• _PROBLEM DETAILS_:
Print the data exactly as it is given, please.

╭──

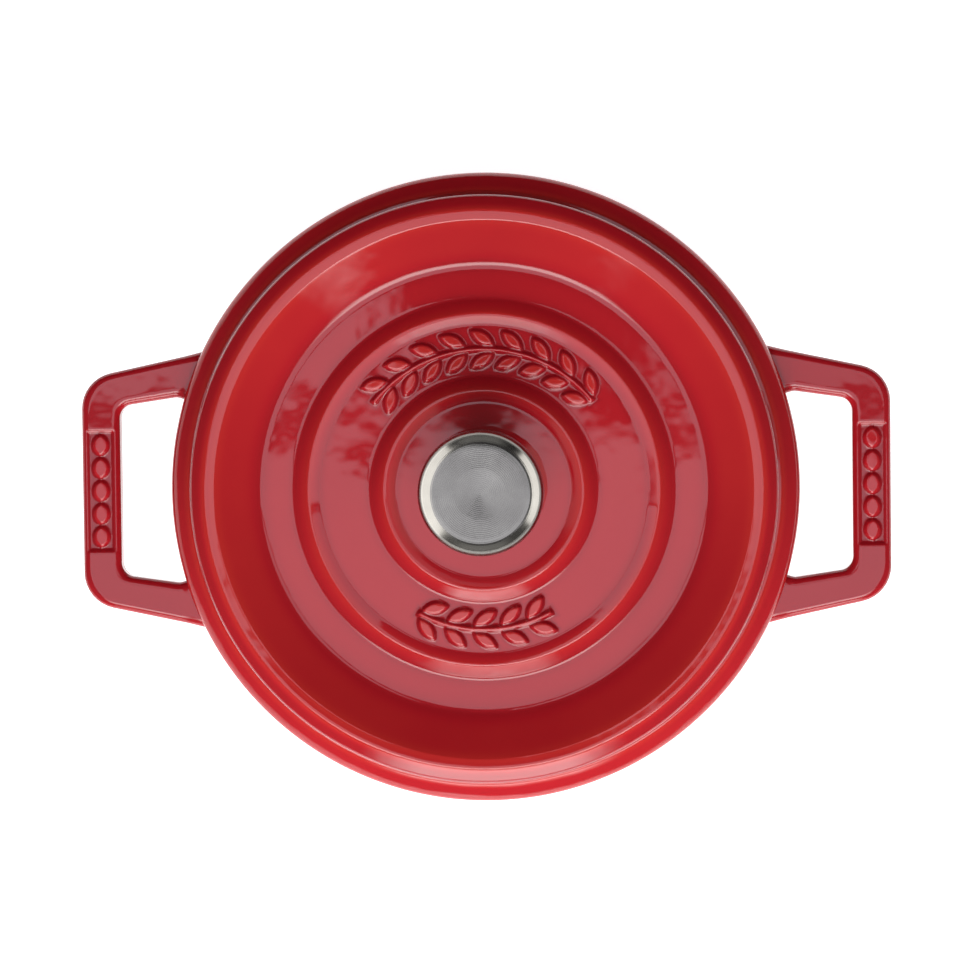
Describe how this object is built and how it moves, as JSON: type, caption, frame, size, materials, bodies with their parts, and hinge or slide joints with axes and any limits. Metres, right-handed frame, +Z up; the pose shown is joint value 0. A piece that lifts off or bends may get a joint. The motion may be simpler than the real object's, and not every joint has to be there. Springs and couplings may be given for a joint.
{
  "type": "dutch oven",
  "caption": "Round enamelled cast iron pot with two loop handles and a lift-off domed-rim lid that carries a turned metal knob.",
  "frame": {"origin": "centre of the flat foot ring that the pot rests on", "axes": "+Z up along the pot's axis of revolution; +X through the middle of one loop handle; +Y across, at right angles to the handles"},
  "size_m": [0.2646, 0.2048, 0.1376],
  "materials": {
    "red_enamel": "glossy cherry enamel outside, matte black enamel inside",
    "red_enamel_lid": "glossy cherry enamel above, matte black enamel below",
    "knob_metal": "satin nickel",
    "steel": "plain",
    "spring_steel": "plain"
  },
  "bodies": {
    "pot": {"pot": "red_enamel"},
    "lid": {"lid": "red_enamel_lid", "knob": "knob_metal", "knob_screw": "steel", "flat_washer": "steel", "spring_washer": "spring_steel"}
  },
  "joints": [
    {"name": "lid_lift", "type": "slide", "parent": "pot", "child": "lid", "axis": [0, 0, 1], "range_m": [0, 0.16]}
  ]
}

╰──

• _WRITTEN RESPONSE_:
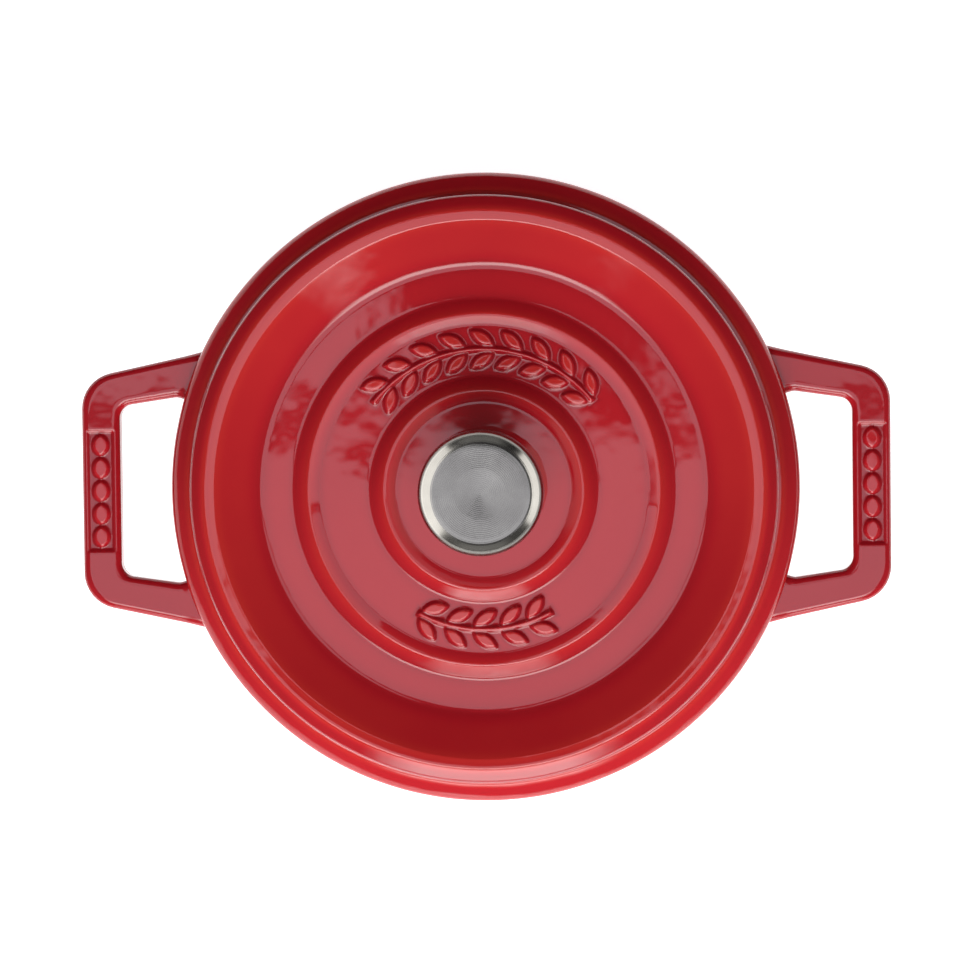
Describe how this object is built and how it moves, as JSON: type, caption, frame, size, materials, bodies with their parts, and hinge or slide joints with axes and any limits. Metres, right-handed frame, +Z up; the pose shown is joint value 0. A piece that lifts off or bends may get a joint. The motion may be simpler than the real object's, and not every joint has to be there. Springs and couplings may be given for a joint.
{
  "type": "dutch oven",
  "caption": "Round enamelled cast iron pot with two loop handles and a lift-off domed-rim lid that carries a turned metal knob.",
  "frame": {"origin": "centre of the flat foot ring that the pot rests on", "axes": "+Z up along the pot's axis of revolution; +X through the middle of one loop handle; +Y across, at right angles to the handles"},
  "size_m": [0.2646, 0.2048, 0.1376],
  "materials": {
    "red_enamel": "glossy cherry enamel outside, matte black enamel inside",
    "red_enamel_lid": "glossy cherry enamel above, matte black enamel below",
    "knob_metal": "satin nickel",
    "steel": "plain",
    "spring_steel": "plain"
  },
  "bodies": {
    "pot": {"pot": "red_enamel"},
    "lid": {"lid": "red_enamel_lid", "knob": "knob_metal", "knob_screw": "steel", "flat_washer": "steel", "spring_washer": "spring_steel"}
  },
  "joints": [
    {"name": "lid_lift", "type": "slide", "parent": "pot", "child": "lid", "axis": [0, 0, 1], "range_m": [0, 0.16]}
  ]
}